Pappé states the thesis of his book, which rests on his conviction that the “paradigm of ethnic cleansing” must be used to understand the conflict between the Palestinians and the Zionists in 1948. This thesis is founded on the idea that the “paradigm of war,” according to which the Palestinians were forced out of their country because of their conflict with the Zionists, is both inaccurate and the reason that so many people in the world do not acknowledge that what the Zionists did to the Palestinians was a crime against humanity.
“[E]thnic cleansing is an effort to render an ethnically mixed country homogenous by expelling a particular group of people and turning them into refugees while demolishing the homes they were driven out from. There may well be a master plan, but most of the troops engaged in ethnic cleansing do not need direct orders: they know beforehand what is expected of them. Massacres accompany the operations, but where they occur they are not part of a genocidal plan: they are a key tactic to accelerate the flight of the population earmarked for expulsion. Later on, the expelled are then erased from the country’s official and popular history and excised from its collective memory. From the planning stage to final execution, what occurred in Palestine in 1948 forms a clear-cut case, according to these informed and scholarly definitions, of ethnic cleansing.”
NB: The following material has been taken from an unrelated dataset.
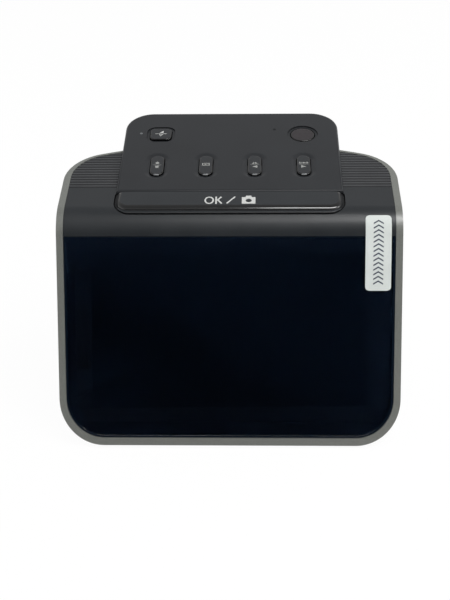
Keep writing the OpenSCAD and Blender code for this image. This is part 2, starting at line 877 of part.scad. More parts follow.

Having considered several academic and diplomatic definitions of ethnic cleansing, Pappé lays out what he considers to be the nature of ethnic cleansing. According to Pappé’s definition, the dispossession of the Palestinians in 1948 “forms a clear-cut case” of ethnic cleansing, and this must be widely acknowledged (as Pappé asserts throughout his book) for political as well as moral reasons.
“This book is written with the deep conviction that the ethnic cleansing of Palestine must become rooted in our memory and consciousness as a crime against humanity and that it should be excluded from the list of alleged crimes.”
For Pappé, it is important to raise awareness about the enormity of what was done to the Palestinians in 1948. Because Pappé regards the events of 1948 as such a clear-cut case of ethnic cleansing, he is adamant that the legal qualifier “alleged” be dropped when speaking of this case, even though legal redress for the ethnic cleansing of the Palestinians in 1948 is no longer feasible since most of the officials involved in the ethnic cleansing were already dead by the time of writing.